→ **Dataset content**:
***
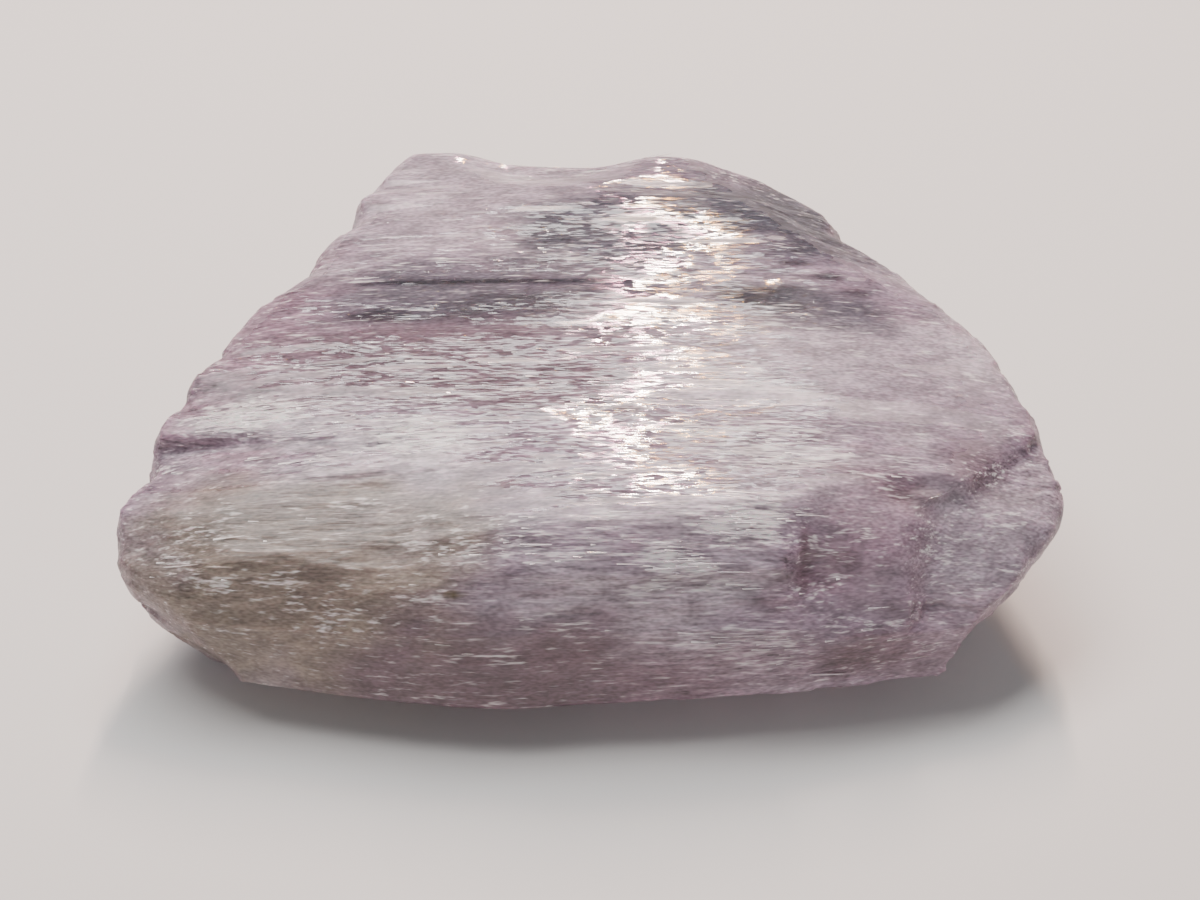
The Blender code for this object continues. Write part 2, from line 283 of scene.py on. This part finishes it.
# Each zone: its middle, how far it reaches each way, its paint and how strong it is
zones = {
    "back left cloud": ((-5.6, 8.8, 9.5), (6.2, 4.2, 5.0), "pale", 0.7),
    # partly the stone's mauve, partly painted light: the pink of light shining through the thin rim
    "left rim": ((-13.8, 1.0, 7.5), (4.6, 7.0, 6.0), "mauve", 0.75),
    # The next eleven zones are painted shade: grey and near-black standing in for darkness seen through
    # the clearer stone and for shade inside it
    "back shadow": ((-3.6, 1.8, 9.4), (7.8, 2.8, 3.0), "shade grey", 0.75),
    # painted shadow along the groove at the back
    "shadow in the back groove": ((-4.2, 2.8, 9.5), (6.8, 0.2, 1.0), "near-black shade", 0.85),
    "left dark shade": ((-8.1, 1.0, 9.4), (1.5, 0.5, 1.0), "near-black shade", 0.8),
    "middle dark shade": ((-3.6, 1.3, 9.5), (3.4, 0.9, 1.0), "near-black shade", 0.5),
    "back window": ((1.0, 6.2, 9.7), (4.8, 2.9, 3.0), "shade grey", 0.9),
    "right dark shade": ((6.1, 2.1, 9.5), (2.2, 0.9, 1.0), "near-black shade", 0.9),
    "right shade": ((8.2, 1.2, 9.3), (3.2, 1.6, 2.0), "shade grey", 0.75),
    # painted shade on the bevel at the back right, which slopes away from the light
    "back right": ((7.4, 7.4, 8.6), (5.4, 3.8, 4.0), "shade grey", 0.95),
    # a thin dark line of painted shade along the edge of the bevel at the back right
    "dark line's near end": ((7.4, 4.0, 9.6), (0.9, 0.26, 0.8), "near-black shade", 0.7),
    "dark line's middle": ((8.5, 3.2, 9.5), (0.9, 0.26, 0.8), "near-black shade", 0.7),
    "dark line's far end": ((9.6, 2.4, 9.4), (0.9, 0.26, 0.8), "near-black shade", 0.7),
    "right shoulder": ((10.0, -2.2, 9.0), (6.0, 3.0, 4.0), "pale", 0.5),
    "right of the middle": ((6.4, -1.8, 9.3), (4.0, 2.4, 3.0), "pale", 0.85),
    "left band": ((-6.4, -1.4, 9.2), (9.5, 2.5, 3.0), "dusky mauve", 0.95),
    "middle": ((-2.6, -3.0, 9.2), (3.8, 1.5, 2.5), "dusky mauve", 0.8),
    "fleck belt": ((-6.0, -4.9, 9.0), (8.5, 1.3, 3.0), "lilac grey", 0.5),
    "left tongue": ((-12.9, -3.7, 8.8), (2.8, 0.8, 1.2), "pale", 0.8),
    "left recess": ((-13.9, -5.2, 8.2), (2.6, 0.7, 1.0), "mauve", 0.6),
    "front left": ((-11.0, -9.6, 5.0), (8.5, 4.2, 5.4), "warm brown", 0.95),
    "left brim": ((-10.2, -8.5, 7.9), (6.4, 2.1, 2.4), "dusky brown", 0.75),
    "front middle": ((-2.6, -11.6, 2.8), (7.5, 2.6, 3.2), "deep mauve", 0.95),
    "front right": ((4.4, -11.0, 3.0), (5.0, 2.4, 2.6), "mauve", 0.5),
    "right facet": ((9.2, -8.6, 7.0), (3.0, 2.8, 3.0), "mauve", 0.6),
    # painted shadow beside the small wall at the facet's left edge, which faces away from the light
    "facet corner": ((7.8, -10.0, 6.9), (1.4, 1.2, 1.2), "deep mauve", 0.6),
    "shade along the facet edge": ((7.0, -9.9, 7.0), (0.26, 1.4, 1.5), "deep mauve", 0.8),
    # painted shadow below the overhanging lip of the hook on the right, and on the ledge behind it
    "shadow under the hook": ((11.6, -7.3, 8.1), (1.9, 0.7, 1.2), "deep mauve", 0.8),
    "shadow behind the hook": ((13.4, -6.2, 7.8), (1.4, 1.7, 1.6), "dusky mauve", 0.85),
    "terrace": ((13.6, -8.4, 6.4), (3.2, 2.6, 2.6), "pale", 0.5),
    # painted shade in the shallow notch low on the front right
    "notch": ((9.2, -10.6, 3.5), (2.3, 1.8, 1.2), "deep mauve", 0.95),
    "right front": ((12.5, -10.5, 3.0), (3.6, 2.5, 2.4), "mauve", 0.5),
    "moss speck": ((-5.0, -10.9, 6.3), (0.5, 0.6, 0.16), "moss", 0.9),
}
clouds = {
    "pale noise": (0.38, 0.66),  # between these the ground colour turns from lilac grey to pale
    "haze noise": (0.52, 0.72),
    "haze": 0.7,
    "haze distortion": 0.4,
    # end slope and pinker ends: the broken ends made pinker, partly the stone's tone and partly painted
    # light shining through the thin ends
    "end slope": (0.3, 0.8),
    "pinker ends": 0.45,
    "mottle noise": (0.3, 0.7),
    "mottle": (0.72, 1.25),  # its darkest and its lightest
}


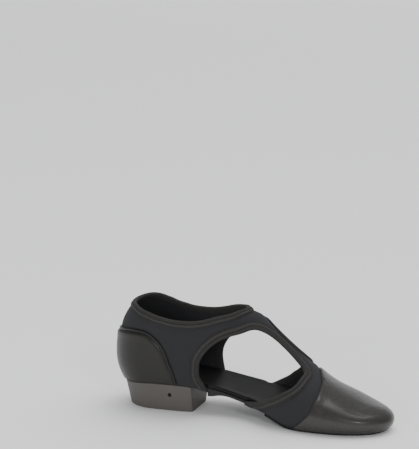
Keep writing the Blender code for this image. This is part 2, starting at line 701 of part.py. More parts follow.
def build():
    for thing in list(bpy.data.objects):
        bpy.data.objects.remove(thing, do_unlink=True)
    group = bpy.data.collections.new(NAME)
    bpy.context.scene.collection.children.link(group)

    points, triangles, regions = weld([half_upper(-1), half_upper(1)])
    ways = offset_directions(points, triangles)
    verts, faces = thicken(points, triangles, ways, -WALL, 0.0)
    make_object("upper", verts, faces, group, (0.032, 0.032, 0.036), 0.85)
    for name, thickness, colour, roughness in (
            ("toe_cap", LEATHER, (0.045, 0.043, 0.041), 0.45),
            ("heel_counter", LEATHER, (0.030, 0.029, 0.028), 0.45),
            ("binding_collar", BINDING, (0.042, 0.038, 0.036), 0.75),
            ("binding_medial", BINDING, (0.042, 0.038, 0.036), 0.75),
            ("binding_lateral", BINDING, (0.042, 0.038, 0.036), 0.75)):
        chosen = triangles[regions == name]
        verts, faces = thicken(points, chosen, ways, GAP, GAP + thickness)
        make_object(name, verts, faces, group, colour, roughness)

    rear = OPENING_MEDIAL[0][0]
    front = OPENING_MEDIAL[-1][0]

    def spread(first, last, count):
        return list(np.linspace(first, last, count))
    start = [0.0025, 0.008, 0.018, 0.035, 0.06, 0.09]
    finish = [0.94, 0.965, 0.982, 0.992, 0.9975]
    middle = spread(0.12, BREAST_AT + 0.012, 6) + [rear - 0.012, rear + 0.003, rear + 0.006, rear + 0.03]
    middle += spread(rear + 0.05, front - 0.03, 6) + [front - 0.006, front - 0.003]
    middle += spread(front + 0.012, 0.91, 13)
    stations = start + middle + finish

    def board_inset(station):
        return BOARD_INSET if rear + 0.005 < station < front - 0.005 else MARGIN + BOARD_CLEAR
    medial, lateral = border_rungs(stations, board_inset)
    verts, faces = ladder(medial, lateral, board_underside, lambda x: seat_height(x) + BOARD)
    make_object("sole_board", verts, faces, group, (0.030, 0.029, 0.028), 0.7)

    def insole_inset(station):
        return ARCH_INSET if rear + 0.005 < station < front - 0.005 else INSOLE_INSET
    medial, lateral = border_rungs(stations, insole_inset)
    insole_low = BOARD + GAP
    verts, faces = ladder(medial, lateral, lambda x: seat_height(x) + insole_low,
                          lambda x: seat_height(x) + insole_low + INSOLE)
    make_object("insole", verts, faces, group, (0.013, 0.013, 0.013), 0.4)

    under = spread(STEP_AT, 0.91, 15) + finish
    medial, lateral = border_rungs(under, lambda station: -OUTSOLE_PROUD)
    verts, faces = ladder(medial, lateral, lambda x: seat_height(x) - GAP - OUTSOLE,
                          lambda x: seat_height(x) - GAP)
    make_object("forefoot_outsole", verts, faces, group, (0.026, 0.026, 0.026), 0.6)

    verts, faces = heel_block()
    make_object("heel_block", verts, faces, group, (0.075, 0.070, 0.066), 0.5)
    for thing in group.objects:
        print(thing.name, len(thing.data.vertices), sum(len(p.vertices) - 2 for p in thing.data.polygons))


build()
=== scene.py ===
# %% [markdown]
# A jazz shoe, built as a shoemaker would: a soft cloth upper over a last, leather at the toe and the
# heel, tape round every cut edge, and a thin sole with a moulded heel block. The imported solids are
# loaded first. They fix every size, and each piece made here stands for one of them.

import bmesh
import bpy
import numpy as np
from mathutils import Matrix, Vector
from mathutils.geometry import delaunay_2d_cdt
from mathutils.kdtree import KDTree


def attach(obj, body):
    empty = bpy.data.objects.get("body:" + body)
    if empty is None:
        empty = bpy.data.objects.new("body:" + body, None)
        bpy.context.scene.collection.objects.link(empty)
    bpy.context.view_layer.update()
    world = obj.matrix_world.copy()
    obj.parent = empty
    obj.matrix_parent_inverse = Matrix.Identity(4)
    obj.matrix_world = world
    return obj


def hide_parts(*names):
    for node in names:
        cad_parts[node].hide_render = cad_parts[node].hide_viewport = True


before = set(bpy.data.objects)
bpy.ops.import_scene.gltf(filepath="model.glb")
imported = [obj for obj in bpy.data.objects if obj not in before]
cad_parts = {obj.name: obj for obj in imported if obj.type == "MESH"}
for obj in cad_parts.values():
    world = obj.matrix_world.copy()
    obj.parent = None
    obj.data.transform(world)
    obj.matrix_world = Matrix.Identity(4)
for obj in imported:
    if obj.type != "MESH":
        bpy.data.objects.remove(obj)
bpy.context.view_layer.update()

# %% [markdown]
# The last is the wooden foot that a shoe is pulled over. Here it is a formula, the same one that made
# the solids, so every surface lands where its solid is. A few sizes drive it, in metres, and short
# tables hold its shape as shares of those sizes.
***
→ **Stated problem**: Which lines above run from the one containing "verts, faces = heel_block()" down to the one containing "if empty is"? Repeat exactly those, both ends included, and nothing else.

→ **Exercise answer**:
    verts, faces = heel_block()
    make_object("heel_block", verts, faces, group, (0.075, 0.070, 0.066), 0.5)
    for thing in group.objects:
        print(thing.name, len(thing.data.vertices), sum(len(p.vertices) - 2 for p in thing.data.polygons))


build()
=== scene.py ===
# %% [markdown]
# A jazz shoe, built as a shoemaker would: a soft cloth upper over a last, leather at the toe and the
# heel, tape round every cut edge, and a thin sole with a moulded heel block. The imported solids are
# loaded first. They fix every size, and each piece made here stands for one of them.

import bmesh
import bpy
import numpy as np
from mathutils import Matrix, Vector
from mathutils.geometry import delaunay_2d_cdt
from mathutils.kdtree import KDTree


def attach(obj, body):
    empty = bpy.data.objects.get("body:" + body)
    if empty is None:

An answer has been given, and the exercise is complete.